THE URBANE Neon ratings distribution

(10 ratings)
Essential: a masterpiece of progressive rock music(20%)
Excellent addition to any prog rock music collection(10%)
Good, but non-essential (60%)
Collectors/fans only (10%)
Poor. Only for completionists (0%)

THE URBANE Neon reviews

Showing all collaborators reviews and last reviews preview | Show all reviews/ratings

Collaborators/Experts Reviews

Review by Greger
3 stars My first impression of this new group fronted by ARENA guitarist John Mitchell was that this was nothing for me. I usually don't like this kind of noisy guitar pop a la RADIOHEAD and U2. I listened to it a couple of times though, and to my surprise I started to like it more and more. I recognised that some of the songs such as "Quietly", "Mary Jane", "Aeroplane", "Immaculate", "Staring At The Sun", "Static" and "The Tide", contained really good catchy melodies with hit-potential that you can't refuse to sing-a-long to.

This is their debut album and John is responsible for the main part of the song writing. Of course he plays the guitars and he is also handling the lead vocals really well. Besides this he is also participating in the producing and mixing of this album. Even though this is a band production it could easily be a solo album from John Mitchell. This is far away from the progressive symphonic music he is playing in ARENA though.

If you like progressive and symphonic rock and wants some contrast to that music, I suggest that you buy this album. It's a good choice if you're open minded to alternative rock.

Review by Easy Livin
SPECIAL COLLABORATOR Honorary Collaborator / Retired Admin
3 stars John Mitchell has left the Arena (but he'll be back)

The Urbane's main claim to fame is that they are led by Arena guitarist John Mitchell. Since Mitchell is now a key player in the Kino supergroup project, the future of the Urbane (if indeed it has one) is somewhat unclear.

Those expecting to hear Mitchell play soaring guitar solos similar to his magnificent work with Arena, should approach The Urbane with caution. The music here is generally straight ahead guitar rock, with little prog influence. It is far more Kino than Arena. That said, as the album develops so does the music, some of the later tracks being reasonably progressive.

There is a punk pop or power pop feel to several of the tracks, often with similarities to bands such as the Foo Fighters, "Aeroplanes" being particularly reminiscent of that band. Mitchell's guitar is always present, but any solos are kept brief, the vocals being dominant throughout. "Mary Jane" and "Try" are average punk pop songs, with little to distinguish them. Things improve markedly with the melodic pop rock of "Fading out" and "Neon" both of which have catchy choruses and strong melodies.
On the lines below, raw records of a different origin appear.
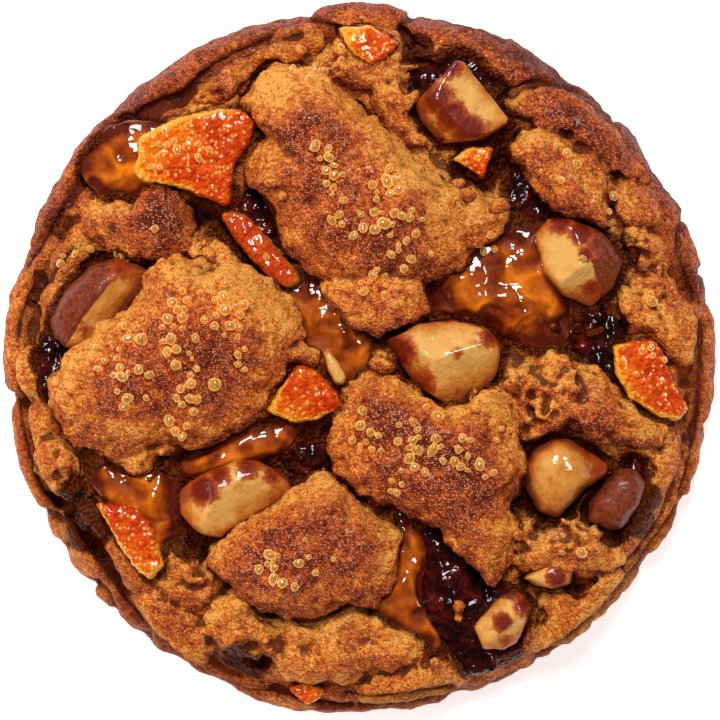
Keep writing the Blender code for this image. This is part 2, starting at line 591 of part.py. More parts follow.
def make_lump(name, lump, into, segments, rings, grow=0.0, soft=True, lean=(0, 0), cuts=()):
    """A pillow over an outline: a sphere stretched to the outline's reach and the lump's heights."""
    outline = Outline(lump.corners, soft)
    cx, cy = outline.middle
    bm = sphere(segments, rings)
    rise, fall = lump.top - lump.seat + grow, lump.depth + grow
    rough = getattr(lump, "rough", 0)
    for v in bm.verts:
        angle = math.atan2(v.co.y, v.co.x)
        out = powered(math.hypot(v.co.x, v.co.y), lump.box) * (outline.reach(angle) + grow)
        up = powered(v.co.z, lump.box)
        x, y = cx + out * math.cos(angle), cy + out * math.sin(angle)
        z = lump.seat + up * (rise if up > 0 else fall)
        if up > 0:
            z += up * (swell_at(lump.swells, x, y) + lean[0] * (x - cx) + lean[1] * (y - cy))
        elif lean != (0, 0):
            z += lean[0] * (x - cx) + lean[1] * (y - cy)
        v.co = (x, y, z)
        if rough:
            v.co += rough * crag(v.co, 6) + rough / 2 * crag(v.co, 2.5)
    for point, facing in cuts:
        cut_flat(bm, Vector(point) + Vector(facing).normalized() * grow, Vector(facing))
    return finished(bm, name, into)


def cut_flat(bm, point, facing):
    """Slices off what lies beyond a plane, and closes the flat face that is left."""
    everything = [*bm.verts, *bm.edges, *bm.faces]
    cut = bmesh.ops.bisect_plane(bm, geom=everything, plane_co=point, plane_no=facing, clear_outer=True)
    edges = [e for e in cut["geom_cut"] if isinstance(e, bmesh.types.BMEdge)]
    bmesh.ops.holes_fill(bm, edges=edges, sides=0)


def sides_for(lump):
    """How many segments and rings a lump of this size takes."""
    size = Outline(lump.corners, True).size
    if size > 9:
        return 64, 32
    if size > 4:
        return 40, 20
    return 24, 12


def baked(obj):
    """Replaces an object's mesh by the one that its modifiers make."""
    graph = bpy.context.evaluated_depsgraph_get()
    mesh = bpy.data.meshes.new_from_object(obj.evaluated_get(graph))
    obj.modifiers.clear()
    obj.data = mesh


def boolean(obj, operation, operands):
    """Joins or cuts an object with every object of a collection, applied at once.

    The exact solver leaves open edges where so many bodies meet, so the manifold one does it.
    """
    modifier = obj.modifiers.new(operation.lower(), "BOOLEAN")
    modifier.operation = operation
    modifier.operand_type = "COLLECTION"
    modifier.collection = operands
    modifier.solver = "MANIFOLD"
    bpy.context.view_layer.update()
    baked(obj)


def discard(used):
    for obj in list(used.objects):
        bpy.data.objects.remove(obj)
    bpy.data.collections.remove(used)


def is_closed(mesh):
    bm = bmesh.new()
    bm.from_mesh(mesh)
    closed = all(edge.is_manifold for edge in bm.edges) and all(v.is_manifold for v in bm.verts)
    bm.free()
    return closed


def simplify(obj, triangles):
    """Spends the triangles where the surface bends, and stops at the first count that stays closed."""
    full = obj.data
    full.calc_loop_triangles()
    count = len(full.loop_triangles)
    while triangles < count:
        modifier = obj.modifiers.new("simplify", "DECIMATE")
        modifier.ratio = triangles / count
        modifier.use_collapse_triangulate = True
        baked(obj)
        if is_closed(obj.data):
            return
        obj.data = full
        triangles += TRIANGLE_STEP


def fused(objects, name, into):
    """Melts overlapping bodies into one, as dough does in the oven."""
    bm = bmesh.new()
    for obj in objects:
        bm.from_mesh(obj.data)
    mesh = bpy.data.meshes.new(name)
    bm.to_mesh(mesh)
    bm.free()
    obj = bpy.data.objects.new(name, mesh)
    into.objects.link(obj)
    modifier = obj.modifiers.new("fuse", "REMESH")
    modifier.mode = "VOXEL"
    modifier.voxel_size = VOXEL
    baked(obj)
    return obj


def stand_flat(obj):
    """Cuts the underside level with the origin."""
    bm = bmesh.new()
    bm.from_mesh(obj.data)
    cut_flat(bm, Vector((0, 0, 0)), Vector((0, 0, -1)))
    bm.to_mesh(obj.data)
    bm.free()


def make_dough(into):
    """The disc, folds and lumps melted into one body."""
    risen = collection("risen dough")
    make_disc(risen)
    for index, fold in enumerate(FOLDS, start=1):
        make_fold(index, fold, risen)
    for name, lump in LUMPS.items():
        make_lump(name, lump, risen, *sides_for(lump))
    dough = fused(risen.objects, "dough", into)
    discard(risen)
    simplify(dough, DOUGH_TRIANGLES)
    stand_flat(dough)
    return dough


def make_pieces(named, into, grow=0.0, suffix=""):
    """One object for each nut, strip of peel or pool, or the pocket that it lies in."""
    made = {}
    for name, piece in named.items():
        segments, rings = (14, 5) if piece.soft else (12, 5)
        made[name] = make_lump(
            name + suffix, piece, into, segments, rings, grow, piece.soft, piece.lean, piece.cuts
        )
    return made


def cut_pockets(targets, groups):
    """Cuts the room of each group's pieces, and a gap round them, out of the targets."""
    pockets = collection("pockets")
    for named in groups:
        make_pieces(named, pockets, GAP, "_pocket")
    for obj in targets:
        boolean(obj, "DIFFERENCE", pockets)
    discard(pockets)


def largest_body(obj):
    """Drops the scraps that a cut left loose."""
    bm = bmesh.new()
    bm.from_mesh(obj.data)
    bm.verts.ensure_lookup_table()
    seen, bodies = set(), []
    for start in bm.verts:
        if start in seen:
            continue
        body, waiting = [], [start]
        seen.add(start)
        while waiting:
            v = waiting.pop()
            body.append(v)
            for edge in v.link_edges:
                other = edge.other_vert(v)
                if other not in seen:
                    seen.add(other)
                    waiting.append(other)
        bodies.append(body)
    bodies.sort(key=len)
    for scrap in bodies[:-1]:
        bmesh.ops.delete(bm, geom=scrap, context="VERTS")
    bm.to_mesh(obj.data)
    bm.free()


def grain_places():
    """Where each grain of sugar lies, its radius and its turn, patch by patch."""
    for index, patch in enumerate(SUGAR):
        draw = random.Random(SUGAR_SEED * 100 + index)
        for _ in range(patch.grains):
            away, angle = patch.spread * math.sqrt(draw.random()), draw.uniform(0, 2 * math.pi)
            radius = draw.uniform(*GRAIN_RADII)
            turn = draw.uniform(0, 2 * math.pi)
            yield patch.x + away * math.cos(angle), patch.y + away * math.sin(angle), radius, turn


def add_sugar(dough, pieces):
    """Fuses the grains of sugar to the lumps that they lie on, clear of the other pieces."""
    surface = BVHTree.FromPolygons(
        [v.co for v in dough.data.vertices], [tuple(p.vertices) for p in dough.data.polygons]
    )
    others = [
        BVHTree.FromPolygons([v.co for v in o.data.vertices], [tuple(p.vertices) for p in o.data.polygons])
        for o in pieces
    ]
    grains = collection("sugar")
    placed = []
    for number, (x, y, radius, turn) in enumerate(grain_places(), start=1):
        start = Vector((x * MM, y * MM, 0.05))
        place, facing, _, _ = surface.ray_cast(start, Vector((0, 0, -1)))
        near = any(tree.find_nearest(place, (radius + 1) * MM)[0] is not None for tree in others)
        crowded = any((place - p).length < (radius + r + 0.15) * MM for p, r in placed)
        if near or crowded or facing.z < 0.5:
            continue
        placed.append((place, radius))
        bm = bmesh.new()
        bmesh.ops.create_icosphere(bm, subdivisions=1, radius=radius)
        bmesh.ops.scale(bm, vec=(1, 1, 0.9), verts=bm.verts)
        matrix = Matrix.Translation(place / MM + facing * radius * 0.3) @ Matrix.Rotation(turn, 4, "Z")
        bmesh.ops.transform(bm, matrix=matrix, verts=bm.verts)
        finished(bm, f"grain_{number}", grains)
    boolean(dough, "UNION", grains)
    discard(grains)
    largest_body(dough)


def dress(group, finish):
    """Gives pieces their material, and shades them smooth between their sharp edges."""
    for obj in group:
        obj.data.materials.clear()
        obj.data.materials.append(finish)
        obj.data.shade_smooth()
        obj.data.set_sharp_from_angle(angle=SHARP_ANGLE)


def main():
    clear_scene()
    cookie = collection("cookie")
    dough = make_dough(cookie)
    nuts = make_pieces(NUTS, cookie)
    peel = make_pieces(PEEL, cookie)
    caramel = make_pieces(CARAMEL, cookie)
    jam = make_pieces(JAM, cookie)
    cut_pockets([dough], [NUTS, PEEL, CARAMEL, JAM])
    cut_pockets(caramel.values(), [NUTS, PEEL])
    cut_pockets(jam.values(), [NUTS, PEEL, CARAMEL])
    for pool in (*caramel.values(), *jam.values()):
        simplify(pool, POOL_TRIANGLES)
    for obj in (dough, *caramel.values(), *jam.values()):
        largest_body(obj)
    add_sugar(dough, [*nuts.values(), *peel.values(), *caramel.values(), *jam.values()])
    for name, group in (("dough", [dough]), ("nut", nuts.values()), ("peel", peel.values()),
                        ("caramel", caramel.values()), ("jam", jam.values())):
        dress(group, material(name))


main()
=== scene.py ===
"""The looks of a thick bakery cookie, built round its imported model.

Everything is worked out in millimetres and made in metres. The dough comes first, then what is
baked into it, then the sugar and crumbs that lie on it, and last the floor, lights and camera.
"""

import math
import random
from typing import NamedTuple

import bmesh
import bpy
import numpy as np
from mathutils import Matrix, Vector, noise
from mathutils.bvhtree import BVHTree


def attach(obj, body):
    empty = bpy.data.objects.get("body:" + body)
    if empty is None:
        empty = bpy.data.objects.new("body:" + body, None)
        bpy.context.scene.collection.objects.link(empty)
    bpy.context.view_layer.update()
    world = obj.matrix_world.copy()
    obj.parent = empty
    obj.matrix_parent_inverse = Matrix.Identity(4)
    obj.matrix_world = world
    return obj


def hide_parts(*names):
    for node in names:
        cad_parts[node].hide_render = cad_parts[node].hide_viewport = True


bl_info = {
    "name": "Bakery Cookie",
    "version": (1, 0, 0),
    "blender": (4, 5, 0),
    "location": "View3D > Sidebar > Cookie",
    "description": "Bakes a thick cookie with nuts, candied peel, caramel, jam and coarse sugar",
    "category": "Object",
}

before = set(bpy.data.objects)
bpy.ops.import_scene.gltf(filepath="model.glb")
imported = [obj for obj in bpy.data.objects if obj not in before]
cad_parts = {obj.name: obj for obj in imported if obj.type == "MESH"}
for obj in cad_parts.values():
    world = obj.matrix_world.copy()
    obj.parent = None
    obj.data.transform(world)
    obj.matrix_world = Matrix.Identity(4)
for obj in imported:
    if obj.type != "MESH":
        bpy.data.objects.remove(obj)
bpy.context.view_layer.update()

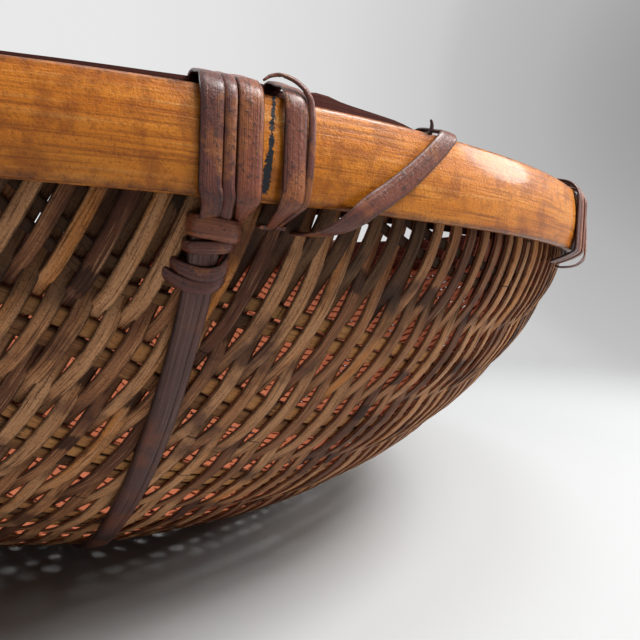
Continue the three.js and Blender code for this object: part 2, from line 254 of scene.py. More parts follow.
# Wefts lie closer together towards the sides of the mat, where it is bent most.
WEFT_HEADING = math.radians(108.1)
WEFT_PITCH = 0.0055
WEFT_LEAST_PITCH = 0.0036
WEFT_CLOSING_SHARE = 1.2
WEFT_CLOSING_RUN = 0.350
WEFT_PAST_BAND = 0.012
WEFT_THICKNESS = 0.0010
WEFT_STEP = 0.0031
WEFT_OVER = 0.0015
WEFT_UNDER = 0.0014
WEFT_FLAT_SHARE = 0.34
# A weft's width is a share of the pitch and a fixed part, and it sways a share of the pitch.
WEFT_WIDTH_SHARE = 0.68
WEFT_WIDTH_PART = 0.0024
WEFT_WIDTH_RANGE = (0.88, 1.08)
WEFT_SWAY_SHARE = 0.09
WEFT_SWAY_POWER = 0.4
WEFT_LOOSE_SHARE = 0.09
WEFT_TILT = 0.10
WEFT_LEAST_TONE = 0.10
WEFT_TONE_SPREAD = (2.0, 1.8)
WEFT_LEAST_LENGTH = 0.02
END_TRIM = 0.002
STAKE_HEADING = math.radians(22.1)
STAKE_THICKNESS = 0.0012
STAKE_SPACE = 0.0003
STAKE_WAVE = 0.0002
STAKE_WIDTH_RANGE = (0.93, 1.0)
STAKE_TONE_SPREAD = (2.4, 1.9)
STAKE_THINNING = 0.42
# The rim draws the bundles together over the last part of their way to it.
RIM_DRAW = 0.014
RIM_DRAW_RUN = 0.352
RIM_DRAW_FROM = 0.88
RIM_DRAW_LENGTH = 0.12
RIM_DRAW_SCALE = 0.095
RIM_DRAW_WIDEST = 0.33
RIM_DRAW_POWER = 1.5
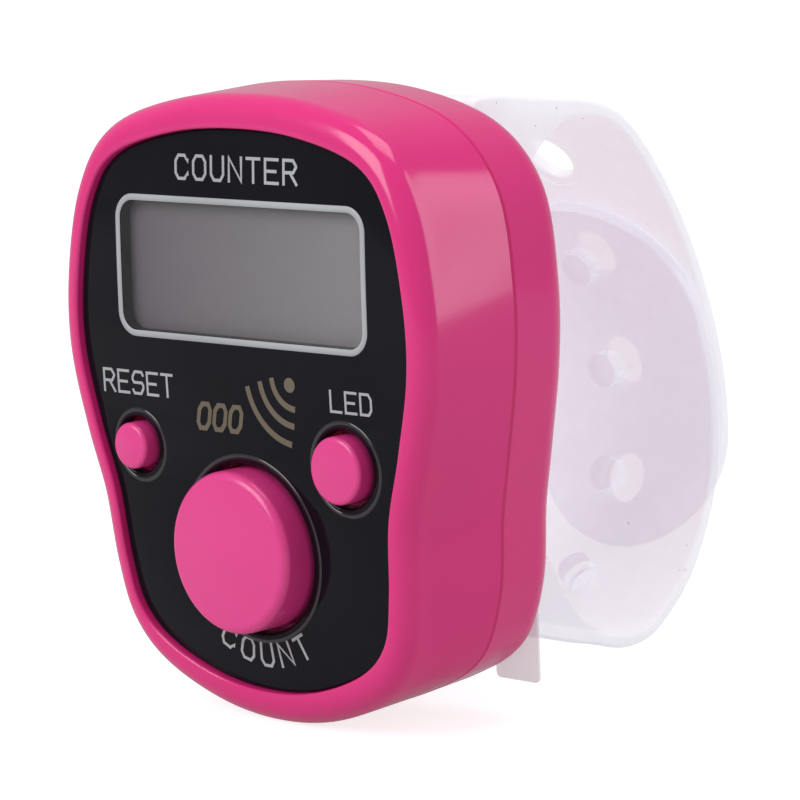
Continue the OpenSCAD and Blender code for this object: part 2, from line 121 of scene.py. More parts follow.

The prog elements develop on "Staring at the sun" which has a Porcupine Tree feel, and reach their peak on the final track "The tide". The guitar work on "The tide" has a similar feel to Genesis "Firth of fifth". It is hardly challenging technically, yet it has an atmospheric beauty and is enhanced by some effective key changes making it utterly compelling. This is easily the best track on the album.

Elsewhere, "Static" is enhanced by some effective female vocal backing by Barbara Wagner, while the longer "Immaculate" sees Mitchell's guitar work being afforded greater exposure.

In all, a slightly uneven album with some fine moments, and some rather average material.